>> START Exercise materials

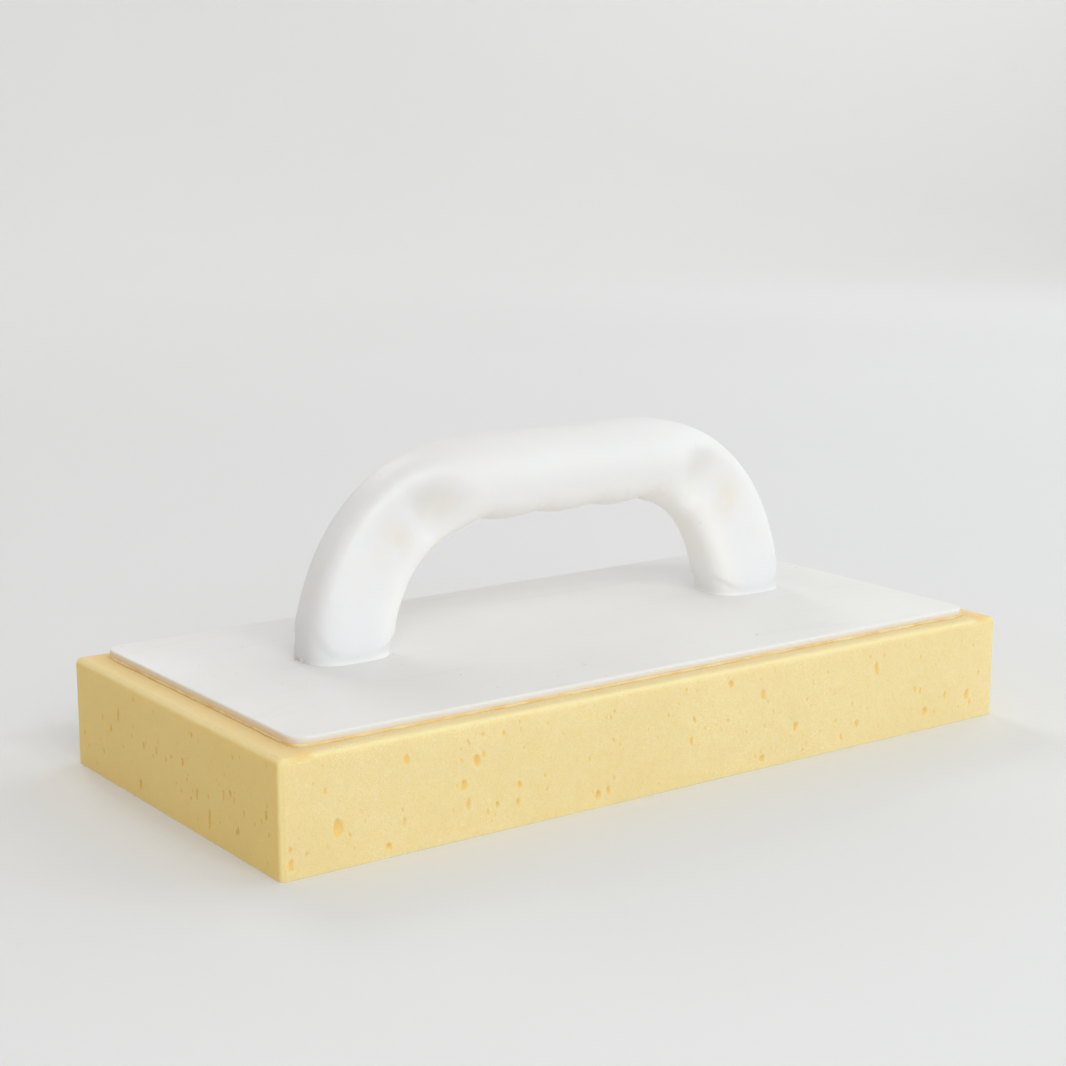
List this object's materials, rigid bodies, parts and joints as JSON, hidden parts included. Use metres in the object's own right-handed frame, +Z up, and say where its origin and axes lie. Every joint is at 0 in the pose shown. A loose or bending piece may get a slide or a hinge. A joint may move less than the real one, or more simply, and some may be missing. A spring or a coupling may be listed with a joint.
{
  "type": "sponge float",
  "caption": "Hand float for washing tile joints and smoothing render: thick open-cell sponge block glued under a crowned plastic plate with a moulded D-shaped grip handle.",
  "frame": {"origin": "middle of the sponge block's working face, the face the float rests on", "axes": "+X along the float's length, +Z up from the working face towards the handle"},
  "size_m": [0.24, 0.115, 0.09],
  "materials": {
    "sponge": "matte open-cell foam",
    "adhesive": "satin",
    "plate_plastic": "satin",
    "handle_plastic": "soft gloss",
    "screw_steel": "zinc plated"
  },
  "bodies": {
    "root": {"sponge_pad": "sponge", "adhesive_layer": "adhesive", "base_plate": "plate_plastic", "handle": "handle_plastic", "left_handle_screw": "screw_steel", "right_handle_screw": "screw_steel"}
  },
  "joints": []
}
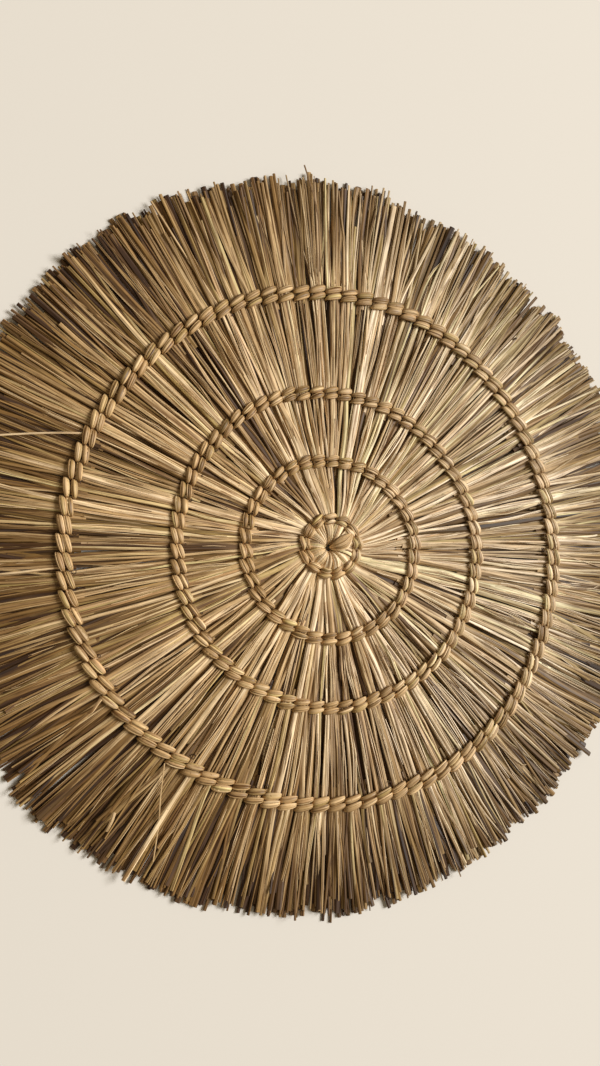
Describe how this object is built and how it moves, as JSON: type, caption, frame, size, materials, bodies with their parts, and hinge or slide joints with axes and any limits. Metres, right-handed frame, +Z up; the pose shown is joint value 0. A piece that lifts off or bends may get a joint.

>> END Exercise materials

# [What the exercise asks]
Can you restate every record above word for word?

# [Output of the exercise]
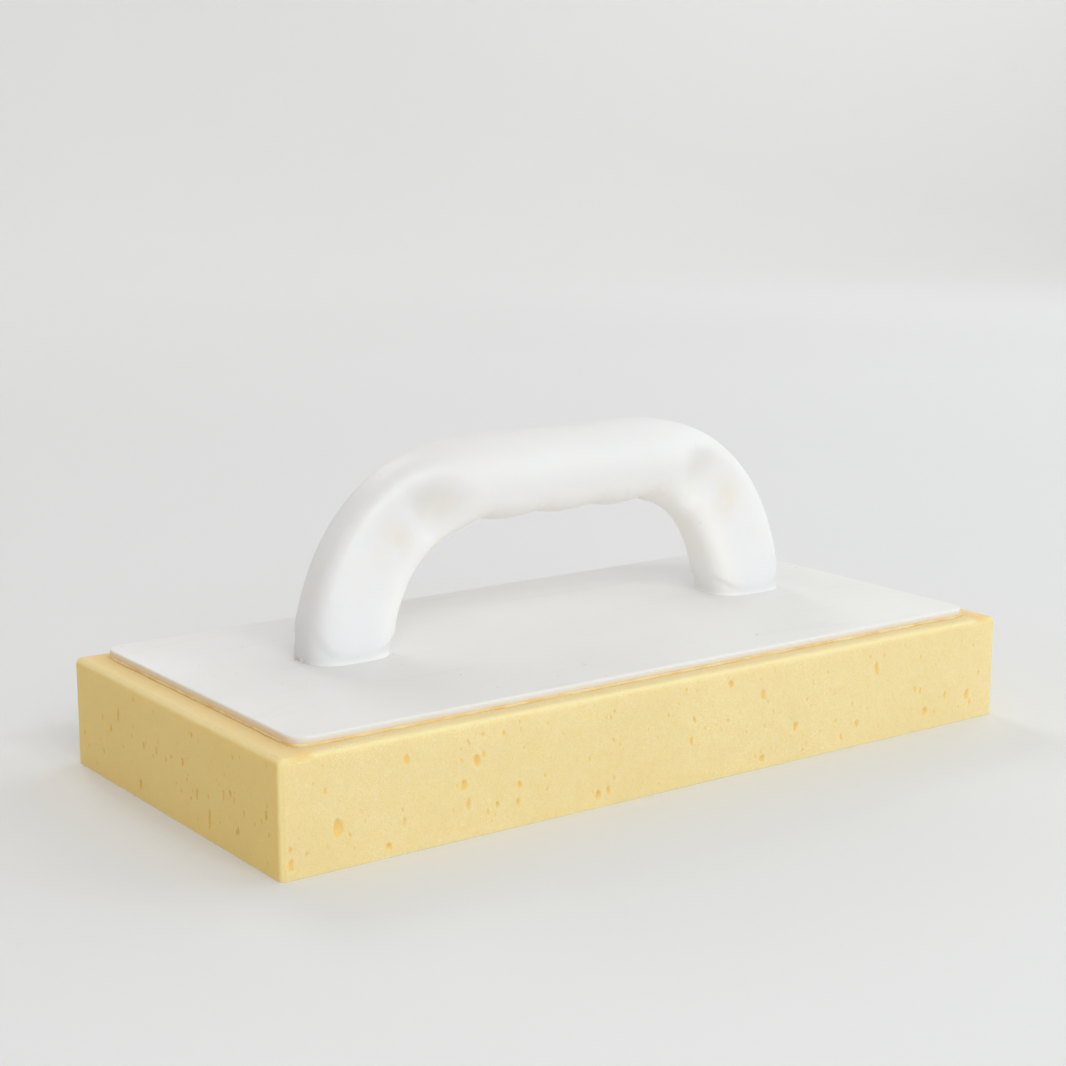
List this object's materials, rigid bodies, parts and joints as JSON, hidden parts included. Use metres in the object's own right-handed frame, +Z up, and say where its origin and axes lie. Every joint is at 0 in the pose shown. A loose or bending piece may get a slide or a hinge. A joint may move less than the real one, or more simply, and some may be missing. A spring or a coupling may be listed with a joint.
{
  "type": "sponge float",
  "caption": "Hand float for washing tile joints and smoothing render: thick open-cell sponge block glued under a crowned plastic plate with a moulded D-shaped grip handle.",
  "frame": {"origin": "middle of the sponge block's working face, the face the float rests on", "axes": "+X along the float's length, +Z up from the working face towards the handle"},
  "size_m": [0.24, 0.115, 0.09],
  "materials": {
    "sponge": "matte open-cell foam",
    "adhesive": "satin",
    "plate_plastic": "satin",
    "handle_plastic": "soft gloss",
    "screw_steel": "zinc plated"
  },
  "bodies": {
    "root": {"sponge_pad": "sponge", "adhesive_layer": "adhesive", "base_plate": "plate_plastic", "handle": "handle_plastic", "left_handle_screw": "screw_steel", "right_handle_screw": "screw_steel"}
  },
  "joints": []
}
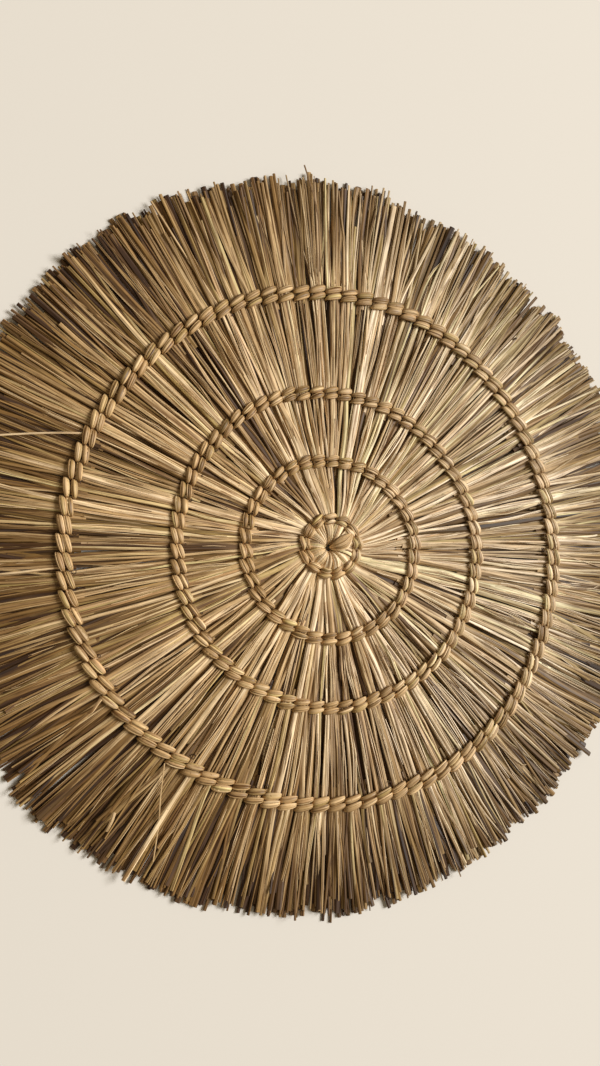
Describe how this object is built and how it moves, as JSON: type, caption, frame, size, materials, bodies with their parts, and hinge or slide joints with axes and any limits. Metres, right-handed frame, +Z up; the pose shown is joint value 0. A piece that lifts off or bends may get a joint.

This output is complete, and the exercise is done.